When a book gets the David Sedaris official tick of approval, you know it’s going to be a goodie.
David Sedaris is one of my all-time favourite authors. At a reading in January, someone asked him “what was the best book he’d read of late?” You could see hundreds of people — yes, including me — scrambling for their pens and Moleskins as he said “Everything Ravaged, Everything Burned by Wells Tower. I loved it!”
But if you’re hoping for something similar to Sedaris’ own brand of wit and comical family stories, you’ll be greatly disappointed.
Everything Ravaged, Everything Burned (Granta, rrp $32.99) is a series of quite depressing stories about fucked-up people, predominantly men. Men who’ve had sad things happen to them — divorce, family issues, abuse — and then hide away from society to lick their wounds. When they try to re-engage with the world again, life craps all over them.

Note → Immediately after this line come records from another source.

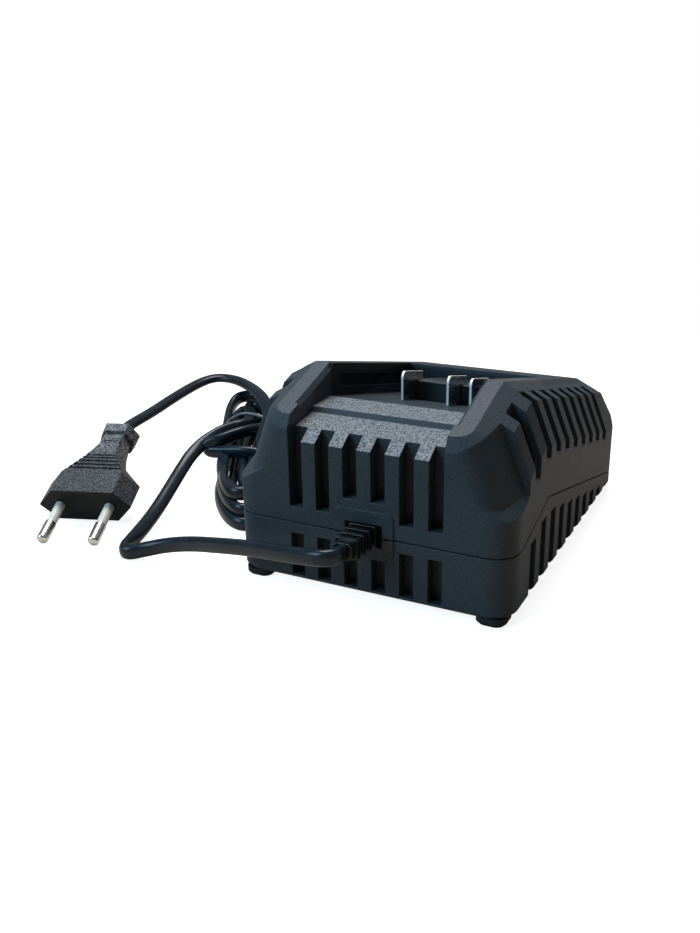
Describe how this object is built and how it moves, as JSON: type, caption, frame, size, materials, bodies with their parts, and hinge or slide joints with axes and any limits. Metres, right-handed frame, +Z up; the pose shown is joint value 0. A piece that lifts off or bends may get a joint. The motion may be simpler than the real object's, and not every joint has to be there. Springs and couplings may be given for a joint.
{
  "type": "power tool battery charger",
  "caption": "Slide-in battery charger: vented two-shell plastic housing with an open contact bay, bright blades and a tied two-pin mains cord.",
  "frame": {"origin": "on the table below the middle of the housing, cord and plug left out", "axes": "+X to the right seen from the cable side, +Y from the cable side to the low end, +Z up"},
  "size_m": [0.1842, 0.1515, 0.0656],
  "materials": {
    "housing_plastic": "fine moulded texture",
    "lower_plastic": "fine moulded texture",
    "foot_rubber": "matt",
    "block_plastic": "satin",
    "contact_metal": "bright nickel plate",
    "screw_steel": "zinc plate",
    "cord_sheath": "gloss",
    "relief_plastic": "satin",
    "plug_plastic": "fine moulded texture",
    "sleeve_plastic": "gloss",
    "pin_metal": "bright nickel plate",
    "tie_wire": "gloss",
    "board_laminate": "gloss solder resist",
    "capacitor_sleeve": "gloss shrink sleeve",
    "choke_winding": "enamelled wire",
    "fuse_plastic": "gloss",
    "component_resin": "moulded resin",
    "ferrite": "matt",
    "winding_tape": "gloss tape",
    "sink_aluminium": "plain sheet",
    "lead_insulation": "gloss",
    "mains_insulation": "gloss"
  },
  "bodies": {
    "root": {"blade_leads": "lead_insulation", "board_screws": "screw_steel", "bridge_rectifier": "component_resin", "circuit_board": "board_laminate", "contact_blade_left": "contact_metal", "contact_blade_middle": "contact_metal", "contact_blade_right": "contact_metal", "cord_from_outlet": "cord_sheath", "cord_hank": "cord_sheath", "cord_tie": "tie_wire", "cord_to_plug": "cord_sheath", "fuse": "fuse_plastic", "heat_sink": "sink_aluminium", "housing_screws": "screw_steel", "input_capacitor": "capacitor_sleeve", "line_choke": "choke_winding", "lower_housing": "lower_plastic", "mains_leads": "mains_insulation", "output_capacitor": "capacitor_sleeve", "plug_body": "plug_plastic", "plug_pins": "pin_metal", "plug_sleeves": "sleeve_plastic", "rubber_feet": "foot_rubber", "strain_relief": "relief_plastic", "switching_transistor": "component_resin", "terminal_block": "block_plastic", "terminal_screws": "screw_steel", "transformer_core": "ferrite", "transformer_winding": "winding_tape", "upper_housing": "housing_plastic"}
  },
  "joints": []
}
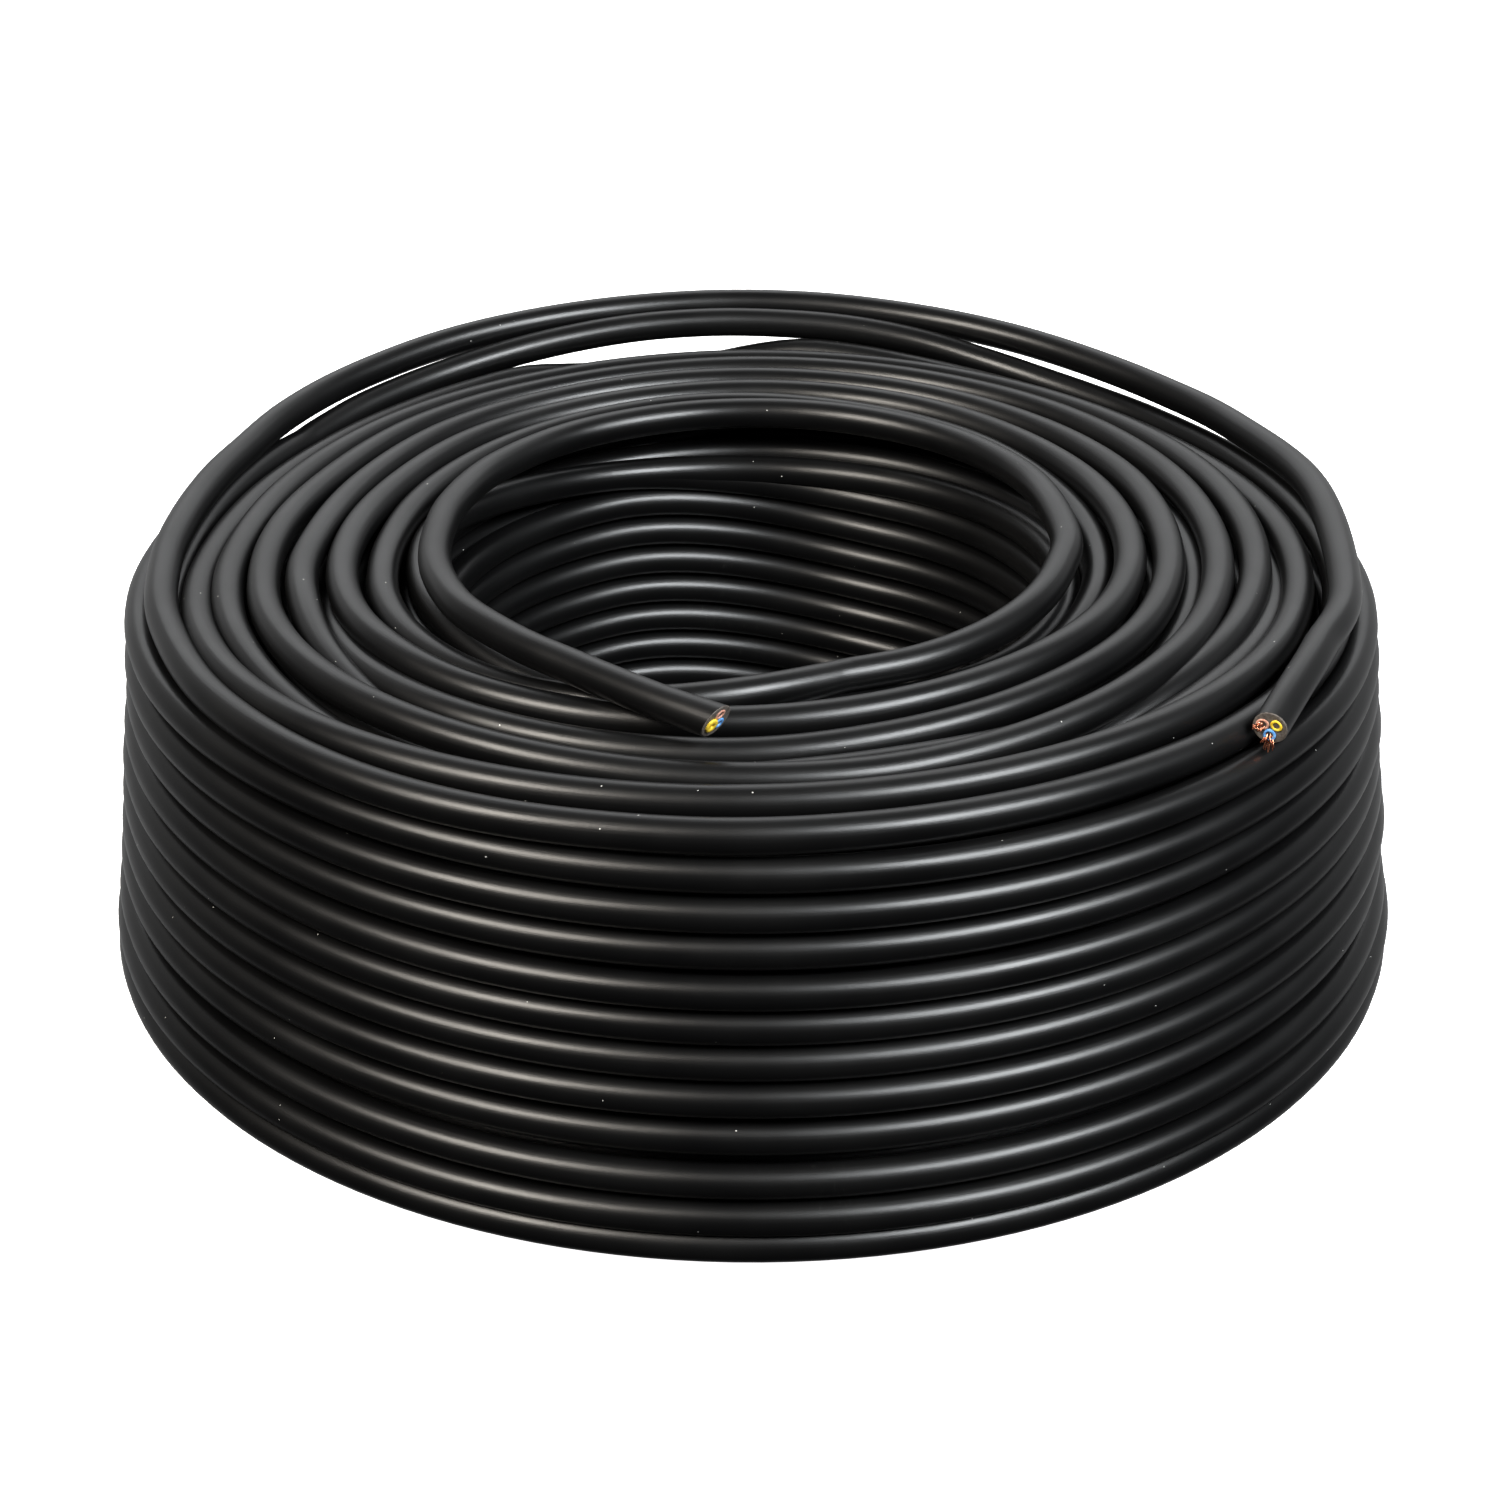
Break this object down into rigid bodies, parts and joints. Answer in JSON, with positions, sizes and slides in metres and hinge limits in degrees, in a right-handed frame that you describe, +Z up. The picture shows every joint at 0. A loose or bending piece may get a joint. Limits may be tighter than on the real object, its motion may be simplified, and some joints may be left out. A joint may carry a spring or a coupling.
{
  "type": "coil of electrical cable",
  "caption": "Flat coil of round black flexible multicore cable, machine wound round an open bore, with one cut end lying over the rim and one over the top.",
  "frame": {"origin": "centre of the coil's underside, on the axis of the bore", "axes": "+Z up along the axis of the bore; the cut end from the bore lies towards -Y, and the outer cut end between +X and -Y"},
  "size_m": [0.3418, 0.3418, 0.1202],
  "materials": {
    "sheath": "satin",
    "brown_insulation": "satin",
    "blue_insulation": "satin",
    "yellow_green_insulation": "satin",
    "copper": "bright"
  },
  "bodies": {
    "root": {"wound_turns": "sheath", "loose_outer_turns": "sheath", "inner_end": "sheath", "outer_core_brown": "brown_insulation", "outer_core_blue": "blue_insulation", "outer_core_yellow_green": "yellow_green_insulation", "outer_conductor_brown": "copper", "outer_conductor_blue": "copper", "outer_conductor_yellow_green": "copper", "inner_core_brown": "brown_insulation", "inner_core_blue": "blue_insulation", "inner_core_yellow_green": "yellow_green_insulation", "inner_conductor_brown": "copper", "inner_conductor_blue": "copper", "inner_conductor_yellow_green": "copper"}
  },
  "joints": []
}
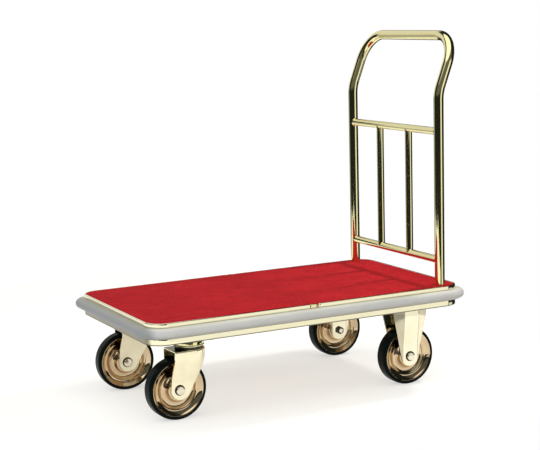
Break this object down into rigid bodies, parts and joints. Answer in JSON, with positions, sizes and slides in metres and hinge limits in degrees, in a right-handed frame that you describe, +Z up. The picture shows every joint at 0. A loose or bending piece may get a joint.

But there is much beauty among the sadness, a black humour that pervades the writing. Horrible, sad, unfair things happen to people — they get in fist fights they didn’t deserve to be in, they accidentally kill the only things they care about — but the irony of the mess is not lost.
Wells Tower has a great talent for writing about troubled men. In fact, the story that I found a little lacking was Wild America, the only one with a female protagonist. One of my favourites was the title story, a tale of the ordinary life of Vikings and how pillaging gets a little old. It was different, it was funny, it was completely believable even though it was about bored Vikings.
The stories are perfectly sized for a quick read before bedtime. If you’re looking for a something a little kooky, a little bitter but entirely fascinating and thought-provoking, then give it a go and make Sedaris proud.